Undoubtedly, Herbert Marcuse was an individual of extreme intelligence. Still, despite his vast knowledge of Western philosophy, he seemed incapable of recognizing the intellectual independence of anyone not ideologically committed to his ideas. If they disagreed with him, he saw it as evidence of their indoctrination into modern industrial society. “False consciousness” surrounded him at every turn, but somehow, he was always immune to the plaque. For people on the Left, Marcuse’s legacy can be a bitter lesson. The attraction of Marcuse is how he appears to incorporate so many diverse concepts into one elegant project of total revolution.
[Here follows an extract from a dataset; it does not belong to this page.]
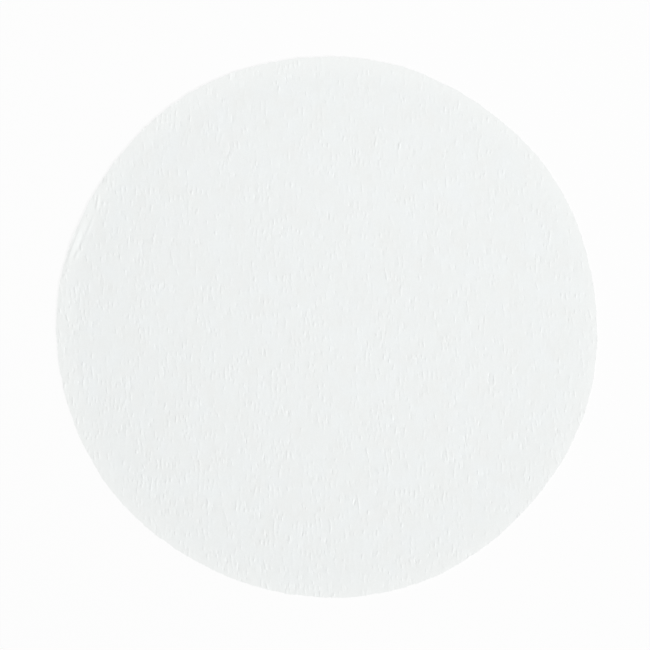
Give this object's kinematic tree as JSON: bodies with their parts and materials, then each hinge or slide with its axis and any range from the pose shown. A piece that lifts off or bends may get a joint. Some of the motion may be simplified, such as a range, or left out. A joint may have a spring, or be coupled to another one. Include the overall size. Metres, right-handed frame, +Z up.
{
  "type": "filter paper disc",
  "caption": "Round white laboratory filter paper: one thin creped sheet with a die-cut rim and a short crease pinched into the rim.",
  "frame": {"origin": "centre of the disc on its underside, the face it rests on", "axes": "+Z up through the sheet, out of its top face; +Y along the crepe lines; the rim's crease lies 159 degrees round from +X, anticlockwise seen from above"},
  "size_m": [0.11, 0.11, 0.0006],
  "materials": {
    "filter_paper": "matte"
  },
  "bodies": {
    "root": {"filter_disc": "filter_paper"}
  },
  "joints": []
}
Anyone sympathetic to the project of revolution would no doubt find that appealing. However, no matter how elegant a political theory might appear, there is no idea more revolutionary than trusting people to be the directors of their own destiny. It is not necessary to read volumes of political philosophy to learn that lesson; it only requires a basic respect for other people’s agency and a willingness to acknowledge that the oppressed are in charge of their own freedom.